#### GIVEN PROBLEM
Return exactly and only these lines: the first of the listing through the one containing "const skyward = point(0, 0, 1);".

#### SUPPLIED MATERIAL

++++++++++

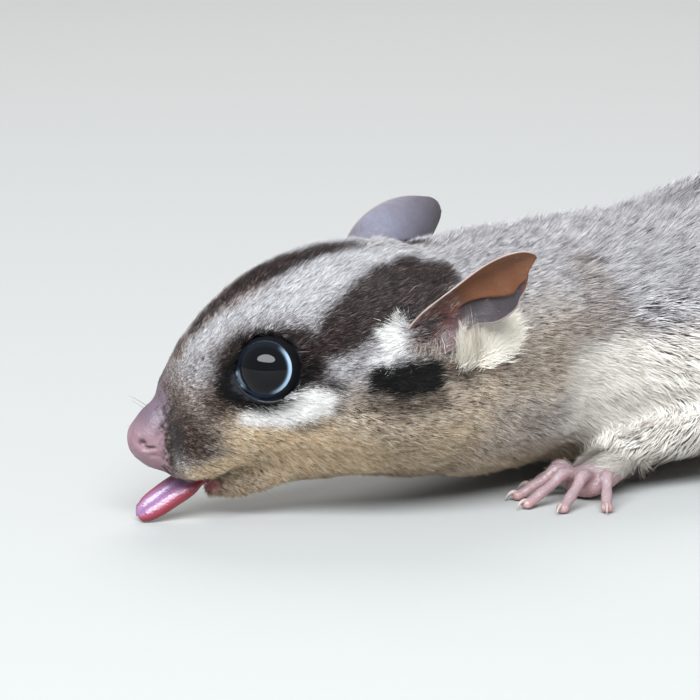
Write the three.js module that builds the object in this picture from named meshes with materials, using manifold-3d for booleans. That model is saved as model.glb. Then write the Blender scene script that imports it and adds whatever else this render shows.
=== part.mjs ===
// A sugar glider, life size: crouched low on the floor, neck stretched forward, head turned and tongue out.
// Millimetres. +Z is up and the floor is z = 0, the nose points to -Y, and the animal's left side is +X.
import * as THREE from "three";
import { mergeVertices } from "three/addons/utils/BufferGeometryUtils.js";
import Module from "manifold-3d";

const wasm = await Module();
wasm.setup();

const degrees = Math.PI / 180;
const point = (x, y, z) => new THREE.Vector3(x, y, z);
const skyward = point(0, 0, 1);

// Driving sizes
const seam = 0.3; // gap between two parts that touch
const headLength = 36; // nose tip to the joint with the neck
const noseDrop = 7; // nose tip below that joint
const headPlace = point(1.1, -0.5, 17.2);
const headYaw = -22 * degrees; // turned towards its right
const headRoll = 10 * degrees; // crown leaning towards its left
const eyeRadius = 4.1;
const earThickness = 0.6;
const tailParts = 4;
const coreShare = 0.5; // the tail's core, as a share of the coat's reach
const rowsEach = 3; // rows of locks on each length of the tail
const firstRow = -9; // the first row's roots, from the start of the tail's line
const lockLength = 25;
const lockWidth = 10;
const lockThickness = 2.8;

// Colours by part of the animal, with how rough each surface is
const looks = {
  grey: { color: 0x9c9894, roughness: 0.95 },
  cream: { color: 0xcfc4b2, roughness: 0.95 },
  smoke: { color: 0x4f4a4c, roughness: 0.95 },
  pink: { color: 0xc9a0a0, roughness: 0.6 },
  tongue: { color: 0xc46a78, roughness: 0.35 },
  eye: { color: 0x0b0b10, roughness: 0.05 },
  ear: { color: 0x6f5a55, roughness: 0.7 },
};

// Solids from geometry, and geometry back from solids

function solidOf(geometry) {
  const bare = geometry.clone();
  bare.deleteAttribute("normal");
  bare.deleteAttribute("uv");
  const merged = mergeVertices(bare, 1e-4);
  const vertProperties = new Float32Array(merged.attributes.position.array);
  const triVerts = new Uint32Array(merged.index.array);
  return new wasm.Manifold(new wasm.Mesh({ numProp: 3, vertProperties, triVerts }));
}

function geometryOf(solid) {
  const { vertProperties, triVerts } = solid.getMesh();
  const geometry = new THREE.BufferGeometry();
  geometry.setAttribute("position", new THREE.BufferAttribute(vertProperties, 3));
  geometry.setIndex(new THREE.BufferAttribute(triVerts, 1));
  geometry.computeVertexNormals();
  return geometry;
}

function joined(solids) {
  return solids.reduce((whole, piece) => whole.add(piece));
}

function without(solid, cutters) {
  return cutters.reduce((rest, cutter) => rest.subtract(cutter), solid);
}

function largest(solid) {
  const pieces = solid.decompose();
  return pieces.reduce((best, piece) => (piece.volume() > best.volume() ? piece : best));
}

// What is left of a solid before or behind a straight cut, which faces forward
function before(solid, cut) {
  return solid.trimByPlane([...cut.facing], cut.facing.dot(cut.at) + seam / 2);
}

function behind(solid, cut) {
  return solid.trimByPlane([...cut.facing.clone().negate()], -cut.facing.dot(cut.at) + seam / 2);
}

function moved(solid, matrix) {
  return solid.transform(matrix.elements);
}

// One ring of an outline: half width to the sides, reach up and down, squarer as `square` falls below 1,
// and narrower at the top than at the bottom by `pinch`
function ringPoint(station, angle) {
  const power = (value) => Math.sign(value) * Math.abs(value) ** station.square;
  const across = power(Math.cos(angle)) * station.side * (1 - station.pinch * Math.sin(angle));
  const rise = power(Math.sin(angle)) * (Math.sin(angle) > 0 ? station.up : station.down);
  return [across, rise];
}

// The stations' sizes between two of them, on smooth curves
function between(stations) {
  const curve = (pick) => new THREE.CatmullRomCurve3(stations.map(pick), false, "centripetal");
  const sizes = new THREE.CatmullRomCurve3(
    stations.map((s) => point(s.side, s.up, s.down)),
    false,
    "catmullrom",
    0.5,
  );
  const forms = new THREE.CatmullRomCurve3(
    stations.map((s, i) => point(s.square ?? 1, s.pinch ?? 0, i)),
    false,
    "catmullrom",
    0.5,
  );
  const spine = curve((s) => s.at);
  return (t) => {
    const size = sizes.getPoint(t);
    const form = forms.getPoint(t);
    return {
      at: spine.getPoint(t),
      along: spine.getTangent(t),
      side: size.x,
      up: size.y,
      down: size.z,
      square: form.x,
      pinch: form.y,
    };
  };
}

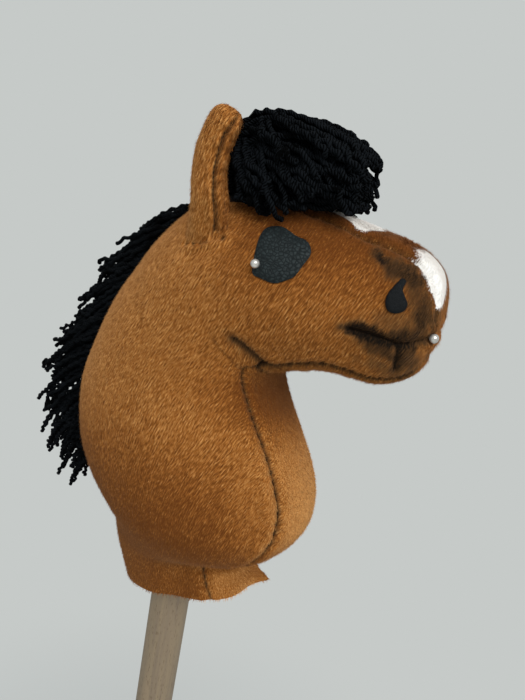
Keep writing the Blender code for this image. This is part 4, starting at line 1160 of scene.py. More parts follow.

++++++++++

#### ANSWER TO THE EXERCISE
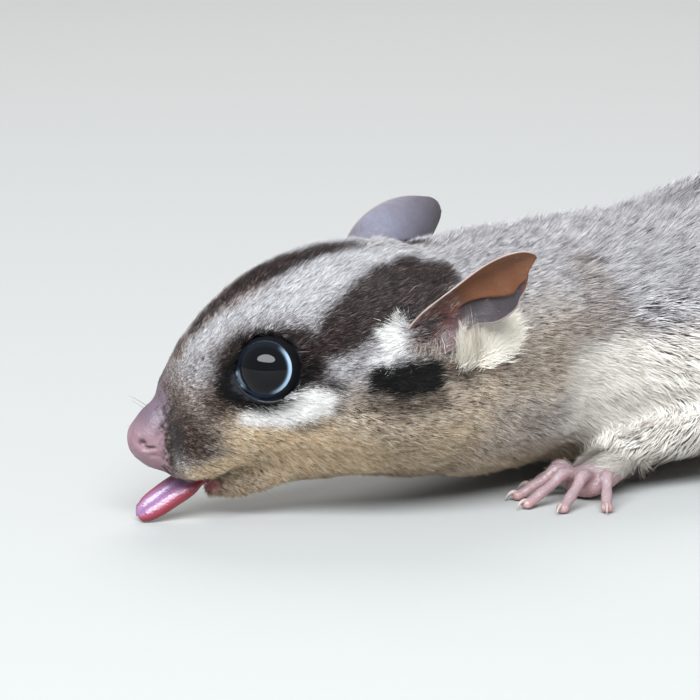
Write the three.js module that builds the object in this picture from named meshes with materials, using manifold-3d for booleans. That model is saved as model.glb. Then write the Blender scene script that imports it and adds whatever else this render shows.
=== part.mjs ===
// A sugar glider, life size: crouched low on the floor, neck stretched forward, head turned and tongue out.
// Millimetres. +Z is up and the floor is z = 0, the nose points to -Y, and the animal's left side is +X.
import * as THREE from "three";
import { mergeVertices } from "three/addons/utils/BufferGeometryUtils.js";
import Module from "manifold-3d";

const wasm = await Module();
wasm.setup();

const degrees = Math.PI / 180;
const point = (x, y, z) => new THREE.Vector3(x, y, z);
const skyward = point(0, 0, 1);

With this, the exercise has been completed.